[CAD and scene scripts]
********************

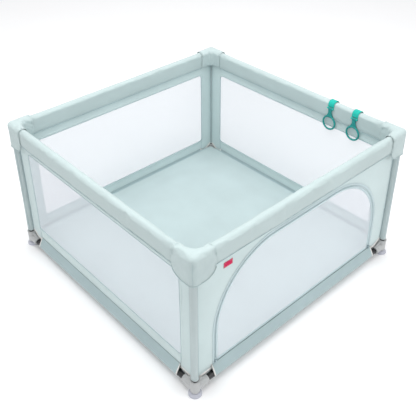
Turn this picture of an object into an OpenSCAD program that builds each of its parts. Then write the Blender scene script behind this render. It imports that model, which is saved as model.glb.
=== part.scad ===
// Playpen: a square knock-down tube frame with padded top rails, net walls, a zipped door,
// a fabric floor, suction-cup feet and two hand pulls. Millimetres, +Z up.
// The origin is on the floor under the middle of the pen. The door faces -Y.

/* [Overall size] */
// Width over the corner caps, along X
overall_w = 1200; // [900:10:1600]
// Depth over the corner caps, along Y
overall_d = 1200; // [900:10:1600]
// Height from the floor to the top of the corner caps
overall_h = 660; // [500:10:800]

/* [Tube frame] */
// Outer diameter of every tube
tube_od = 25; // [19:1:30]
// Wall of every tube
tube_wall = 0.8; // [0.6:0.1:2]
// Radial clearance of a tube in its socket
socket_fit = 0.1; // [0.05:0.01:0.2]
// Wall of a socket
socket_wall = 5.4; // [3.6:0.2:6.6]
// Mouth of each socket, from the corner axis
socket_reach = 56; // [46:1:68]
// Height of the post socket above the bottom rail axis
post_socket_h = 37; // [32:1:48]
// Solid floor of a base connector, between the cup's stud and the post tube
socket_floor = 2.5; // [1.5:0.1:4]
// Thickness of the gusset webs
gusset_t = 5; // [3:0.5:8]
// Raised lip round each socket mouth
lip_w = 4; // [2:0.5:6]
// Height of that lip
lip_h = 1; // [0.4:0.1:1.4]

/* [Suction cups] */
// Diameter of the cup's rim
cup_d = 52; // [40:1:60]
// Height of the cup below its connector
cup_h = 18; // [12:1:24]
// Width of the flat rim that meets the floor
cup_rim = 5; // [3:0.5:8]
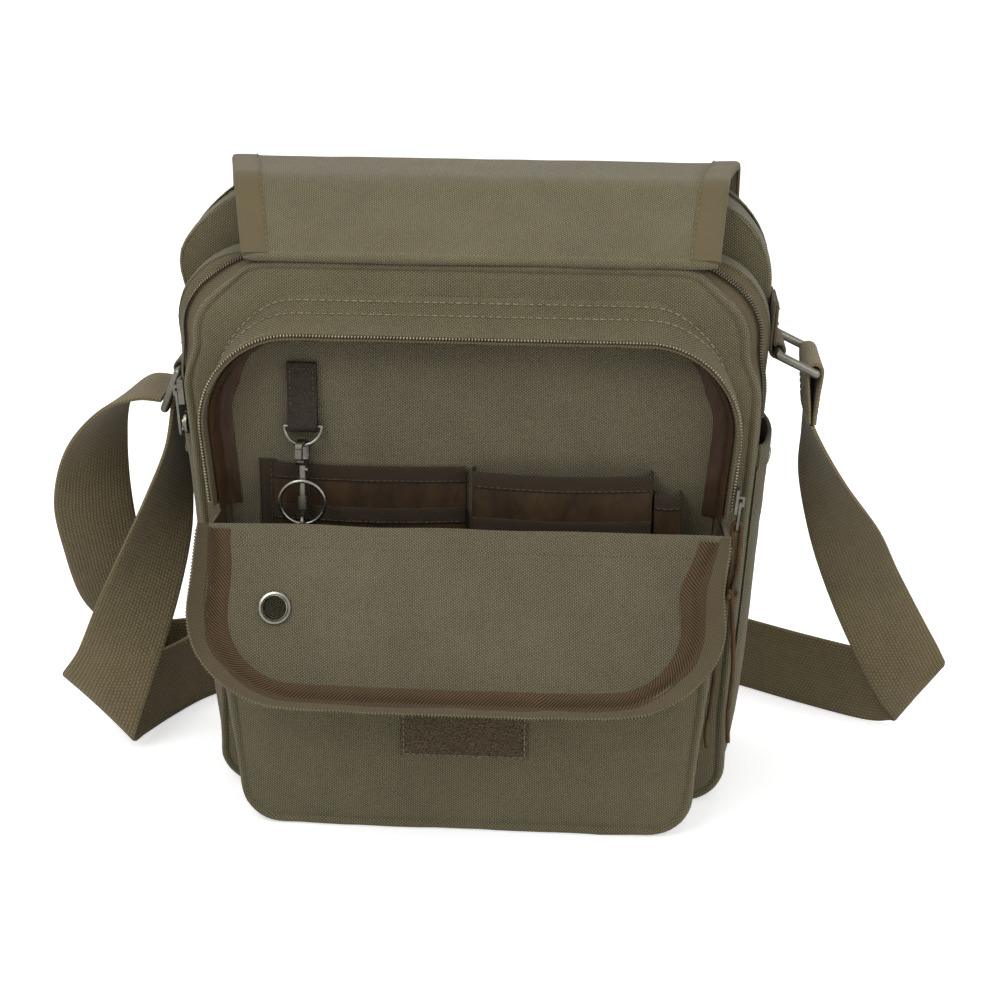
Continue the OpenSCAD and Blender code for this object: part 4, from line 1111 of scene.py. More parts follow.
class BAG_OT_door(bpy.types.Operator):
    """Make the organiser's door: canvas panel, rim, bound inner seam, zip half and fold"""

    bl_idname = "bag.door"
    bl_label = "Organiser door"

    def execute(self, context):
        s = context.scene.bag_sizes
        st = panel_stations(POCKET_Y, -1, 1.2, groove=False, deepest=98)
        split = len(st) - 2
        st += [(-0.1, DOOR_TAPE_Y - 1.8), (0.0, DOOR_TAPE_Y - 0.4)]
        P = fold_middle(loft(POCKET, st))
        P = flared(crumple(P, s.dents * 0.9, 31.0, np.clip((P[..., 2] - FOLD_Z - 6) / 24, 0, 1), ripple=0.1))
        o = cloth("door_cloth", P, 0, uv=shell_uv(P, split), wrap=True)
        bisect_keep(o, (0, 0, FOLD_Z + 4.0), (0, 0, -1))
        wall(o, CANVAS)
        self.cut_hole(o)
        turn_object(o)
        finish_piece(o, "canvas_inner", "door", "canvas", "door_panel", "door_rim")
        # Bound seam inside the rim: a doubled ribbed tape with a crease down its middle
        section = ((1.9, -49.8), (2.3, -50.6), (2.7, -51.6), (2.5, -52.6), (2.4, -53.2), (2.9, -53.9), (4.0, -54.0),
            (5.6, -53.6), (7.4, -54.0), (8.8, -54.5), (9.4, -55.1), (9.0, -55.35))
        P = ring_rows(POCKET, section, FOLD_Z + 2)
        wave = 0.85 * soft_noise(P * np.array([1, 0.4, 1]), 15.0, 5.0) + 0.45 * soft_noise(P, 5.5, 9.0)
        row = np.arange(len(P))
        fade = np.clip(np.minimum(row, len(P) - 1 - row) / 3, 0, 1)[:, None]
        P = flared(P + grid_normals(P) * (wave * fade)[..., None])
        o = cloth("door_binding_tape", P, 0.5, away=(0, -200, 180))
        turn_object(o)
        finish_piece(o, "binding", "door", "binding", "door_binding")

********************

Look through the entries and return every line where "Blender" appears.

--- PROBLEM SOLUTION ---
Turn this picture of an object into an OpenSCAD program that builds each of its parts. Then write the Blender scene script behind this render. It imports that model, which is saved as model.glb.
Continue the OpenSCAD and Blender code for this object: part 4, from line 1111 of scene.py. More parts follow.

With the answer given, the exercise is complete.